I have 1 ingress for each of those, and they expose respectively analytics.mydomain.com and preview.mydomain.com. Sending an HTTP request to /healhz on both of these domains return OK.
Now, when I hit the preview button on the client container menu in my browser
I can successfully load the Preview dashboard
But if I reload the page I'm tracking, I don't see any new events collected.

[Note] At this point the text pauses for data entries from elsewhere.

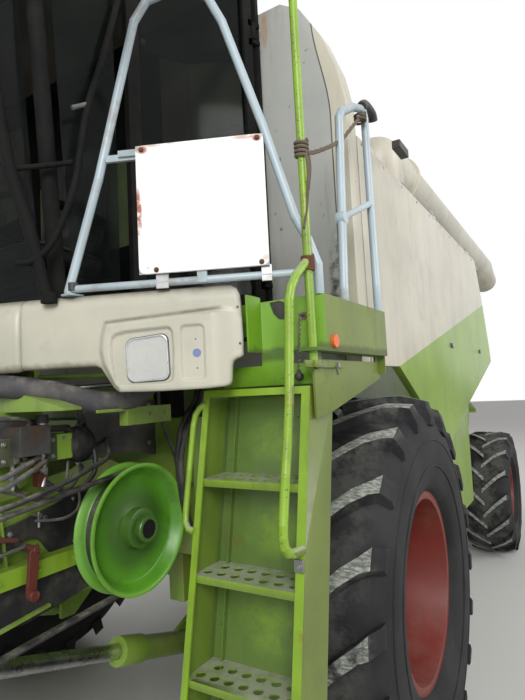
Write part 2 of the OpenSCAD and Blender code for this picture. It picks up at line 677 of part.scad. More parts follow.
// outlines of [along the slope, height] for the lamp box, its hollow and the lamp in it
lamp_box = [[-415, 2046], [-424, 2010], [-429, 1966], [-421, 1925], [-402, 1886], [-377, 1846],
    [-357, 1837],
    [-233, 1834], [-31, 1839], [-12, 1853], [-9, 1900], [4, 1921], [25, 1932], [27, 1990], [24, 2085],
    [-31, 2073], [-384, 2050]];
lamp_lid = [[-407, 2040], [-415, 2008], [-420, 1966], [-412, 1928], [-394, 1891], [-371, 1854],
    [-355, 1847],
    [-233, 1844], [-38, 1849], [-24, 1858], [-21, 1905], [-8, 1930], [6, 1942], [8, 1990], [-30, 2062], [-384, 2041]];
lamp_hollow = [[-364, 1862], [-233, 1860], [-205, 1861], [-193, 1868], [-186, 1950], [-188, 2010],
    [-196, 2022],
    [-205, 2026], [-331, 2020], [-360, 2014], [-374, 2004], [-379, 1980], [-378, 1935], [-370, 1884]];
function rounded(x0, x1, z0, z1, r) = [for (c = [[x1 - r, z0 + r, -90], [x1 - r, z1 - r, 0],
    [x0 + r, z1 - r, 90], [x0 + r, z0 + r, 180]]) for (a = [0 : 22.5 : 90])
    [c[0] + r * cos(c[2] + a), c[1] + r * sin(c[2] + a)]];
// heights of the box, its lid, and the hollow's floor off the slope
box_out = 16;
lid_out = 26;
hollow_out = 13;
module front_apron() {
    place() color("#dcd9cb") {
        for (q = [[1921, 1930, 9], [1930, 2112, 0], [2112, 2136, 3], [2136, 2150, 8]]) apron_sheet(q[0],
            q[1], q[2]);
        both_sides() on_fascia() difference() {
            union() {
                front_sheet(-box_out, 44, lamp_box);
                front_sheet(-lid_out, -box_out, lamp_lid);
            }
            front_sheet(-lid_out - 1, -hollow_out, lamp_hollow);
            front_sheet(-lid_out - 1, -lid_out + 9, rounded(-161, -86, 1862, 2030, 15));
        }
    }
}
module headlamps() {
    place() color("#cfd4d6") both_sides() on_fascia() difference() {
        front_sheet(-lid_out + 3, -hollow_out, rounded(-334, -203, 1866, 2003, 24));
        front_sheet(-lid_out + 2, -hollow_out - 5, rounded(-324, -213, 1876, 1993, 16));
    }
}
module mirrors() {
    place() color("#2d2d2f") both_sides() {
        rod_z(1000, -1440, roof_z - 90, roof_z, 16);
        translate([1000, -1440, roof_z - 70]) rotate([0, 90, -35]) cylinder(h = 366, r = 11);
        rod_z(1300, -1650, roof_z - 640, roof_z - 50, 14);
        box(1210, 1390, -1700, -1672, roof_z - 620, roof_z - 240);
        for (z = [roof_z - 580, roof_z - 300]) box(1290, 1310, -1672, -1652, z, z + 30);
    }
}
module rear_lamps() {
    place() color("#8a1a12") both_sides() {
        box(560, 800, hood_rear, hood_rear + 30, 1870, 1990);
        for (x = [580, 655, 730]) box(x, x + 55, hood_rear + 30, hood_rear + 45, 1885, 1975);
    }
}

// Feeder house, drawn along its own slope from its pivot shaft
module along_feeder() { place() translate([0, -fh_y, fh_z]) rotate([fh_slope, 0, 0]) children(); }
lift_d = [lift_b[0] + fh_y, lift_b[1] - fh_z];
lift_pin = [lift_d[0] * cos(fh_slope) + lift_d[1] * sin(fh_slope),
    lift_d[1] * cos(fh_slope) - lift_d[0] * sin(fh_slope)];
module feeder_house() {
    along_feeder() color("#7fa52a") difference() {
        union() {
            box(-600, 600, -fh_len, 0, -200, 225);
            rod_x(-600, 600, 0, 0, 240);
            box(-680, 680, -fh_len, 45 - fh_len, -260, flange_top);
            rod_x(-720, 880, 0, 0, 30);
            rod_x(590, 860, -1250, 20, 22);
            both_sides() {
                for (x = [lift_x - 60, lift_x + 36])
                    box(x, x + 24, lift_pin[0] - 50, lift_pin[0] + 50, lift_pin[1] - 40, -190);
                rod_x(lift_x - 50, lift_x + 50, lift_pin[0], lift_pin[1], lift_pin_r);
            }
        }
        box(-550, 550, -fh_len - 1, -400, -150, 185);
    }
}
module feeder_pulley() {
    along_feeder() color("#4fae28") rotate([90, 0, 90]) rotate_extrude() polygon([[30 + run, 780],
        [70, 780], [70, 768], [pulley_r - 45, 768], [pulley_r, 760], [pulley_r, 768], [pulley_r - 30, 785],
        [pulley_r - 30, 825], [pulley_r, 842], [pulley_r, 852], [pulley_r - 14, 852], [pulley_r - 22, 840],
        [pulley_r - 44, 812],
        [70, 812], [70, 850], [30 + run, 850]]);
}
module feeder_belt() {
    along_feeder() color("#1d1d1d") rotate([90, 0, 90]) {
        difference() {
            translate([0, 0, 788]) linear_extrude(34) hull() {
                circle(r = pulley_r - 18);
                translate([-1250, 20]) circle(r = 172);
            }
            translate([0, 0, 787]) linear_extrude(36) hull() {
                circle(r = pulley_r - 29);
                translate([-1250, 20]) circle(r = 161);
            }
        }
        difference() {
            translate([-1250, 20, 780]) cylinder(h = 50, r = 160);
            translate([-1250, 20, 779]) cylinder(h = 52, r = 22 + run);
        }
    }
}
module along_lift() {
    place() translate([lift_x, lift_a[0], lift_a[1]]) rotate([-lift_tilt, 0, 0]) children();
}
module lift_barrel_left() {
    along_lift() color("#7fa52a") difference() {
        union() {
            rod_x(-32, 32, 0, 0, 45);
            rod_y(0, -500, -30, 0, 50);
            rod_y(0, -500, -365, 0, 58);
        }
        rod_x(-33, 33, 0, 0, 22 + run);
        rod_y(0, -501, -62, 0, 30 + run);
    }
}
module lift_barrel_right() { mirror([1, 0, 0]) lift_barrel_left(); }
module lift_rod_left() {
    along_lift() color("#9a9a96") difference() {
        union() {
            rod_y(0, -lift_len, -345, 0, 30);
            rod_x(-31, 31, -lift_len, 0, 38);
        }
        rod_x(-32, 32, -lift_len, 0, lift_pin_r + 8);
    }
}
module lift_rod_right() { mirror([1, 0, 0]) lift_rod_left(); }
module valve_block() {
    place() color("#4e5a58") {
        box(450, 640, -1520, -1330, 1640, 1760);
        box(500, 590, -1440, -1400, 1760, floor_z - 60);
        rod_x(640, 740, -1420, 1700, 45);
    }
}

chassis_frame();
front_axle();
front_tyre_left();
front_tyre_right();
front_rim_left();
front_rim_right();
rear_axle_beam();
knuckle_left();
knuckle_right();
rear_tyre_left();
rear_tyre_right();
rear_rim_left();
rear_rim_right();
threshing_body();
front_wall();
grain_tank();
tank_cover_left();
tank_cover_right();
body_deck();
side_panel_left();
side_panel_right();
side_skirts();
cleaning_shoe();
straw_hood();
straw_chopper();
spreader_flap();
engine_block();
engine_cover();
radiator_housing();
rotary_screen();
exhaust_stack();
auger_turret();
unloading_auger();
cab_floor();
cab_frame();
cab_roof();
windscreen();
side_glass();
cab_door();
door_glass();
seat();
steering_column();
platform();
ladder();
front_rail();
side_rail();
front_apron();
headlamps();
mirrors();
rear_lamps();
feeder_house();
feeder_pulley();
feeder_belt();
lift_barrel_left();
lift_barrel_right();
lift_rod_left();
lift_rod_right();
valve_block();
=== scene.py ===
# Looks of the combine harvester: camera, light, materials and the pieces that CAD leaves out.
# p() takes the machine's own millimetres: X to its left, Y back from the front axle, Z up.
import json
import math
import bpy
import bmesh
from mathutils import Matrix, Vector
from mathutils.geometry import delaunay_2d_cdt

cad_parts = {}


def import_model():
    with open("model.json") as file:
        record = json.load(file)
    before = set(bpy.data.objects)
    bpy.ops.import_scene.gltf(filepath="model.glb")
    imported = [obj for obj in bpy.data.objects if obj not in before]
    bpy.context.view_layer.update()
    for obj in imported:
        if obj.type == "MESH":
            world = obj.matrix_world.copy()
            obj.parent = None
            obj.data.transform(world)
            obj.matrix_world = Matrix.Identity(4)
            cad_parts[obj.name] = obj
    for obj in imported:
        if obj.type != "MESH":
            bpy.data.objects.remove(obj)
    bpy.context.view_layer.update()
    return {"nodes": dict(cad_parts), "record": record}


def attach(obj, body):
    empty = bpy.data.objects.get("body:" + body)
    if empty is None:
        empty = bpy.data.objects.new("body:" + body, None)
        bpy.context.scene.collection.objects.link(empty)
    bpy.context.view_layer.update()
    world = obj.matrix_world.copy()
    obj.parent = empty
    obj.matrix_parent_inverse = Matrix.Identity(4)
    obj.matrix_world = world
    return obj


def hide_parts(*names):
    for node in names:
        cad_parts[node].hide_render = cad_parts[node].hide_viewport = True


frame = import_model()
nodes = frame["nodes"]
SHIFT = -1.7246353


def p(x, y, z):
    """Machine millimetres to the frame's metres."""
    return Vector((x / 1000, y / 1000 + SHIFT, z / 1000))


def mm(v):
    """The frame's metres to machine millimetres."""
    return (v - Vector((0, SHIFT, 0))) * 1000


# Camera, fitted to the photograph: its place in machine millimetres, its turns in radians, its lens
CAMERA_AT = (2229.1, -2456.4, 1824.3)
YAW, PITCH, ROLL = 0.54626, 0.07557, -0.05064
FOCAL_PX, PHOTO_HEIGHT_PX, SENSOR_MM = 517.4, 700, 36
fwd = Vector((-math.sin(YAW) * math.cos(PITCH), math.cos(YAW) * math.cos(PITCH), math.sin(PITCH)))
right0 = Vector((math.cos(YAW), math.sin(YAW), 0))
up0 = right0.cross(fwd)
right = right0 * math.cos(ROLL) + up0 * math.sin(ROLL)
up = up0 * math.cos(ROLL) - right0 * math.sin(ROLL)
cam_data = bpy.data.cameras.new("camera")
cam_data.lens = FOCAL_PX / PHOTO_HEIGHT_PX * SENSOR_MM
cam_data.sensor_width = SENSOR_MM
cam_data.clip_end = 200
camera = bpy.data.objects.new("camera", cam_data)
bpy.context.scene.collection.objects.link(camera)
camera.matrix_world = Matrix.Translation(p(*CAMERA_AT)) @ Matrix((right, up, -fwd)).transposed().to_4x4()
bpy.context.scene.camera = camera


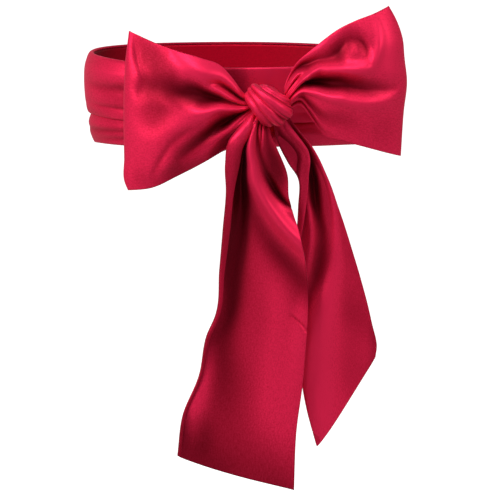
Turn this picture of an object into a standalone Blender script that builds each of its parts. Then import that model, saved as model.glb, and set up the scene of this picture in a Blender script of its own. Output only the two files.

Moreover, if I use the "Send request manually" option using this curl
curl -H 'x-gtm-server-preview: ZW52LTN8X1VtScensoredDYxN2M4MDkyMzU3ODRhYzYxOWM==' 'https://preview.mydomain.com/g/collect?v=2&en=page_view&tid=G-1234&cid=123.456&dl=https%3A%2F%2Fexample.com%2F'
The response I got is Not Found.
What could possibly be the issue here? I also tried to deploy it outside K8s in a simple docker container but I had the same problem, It won't load events and will always respond Not Found.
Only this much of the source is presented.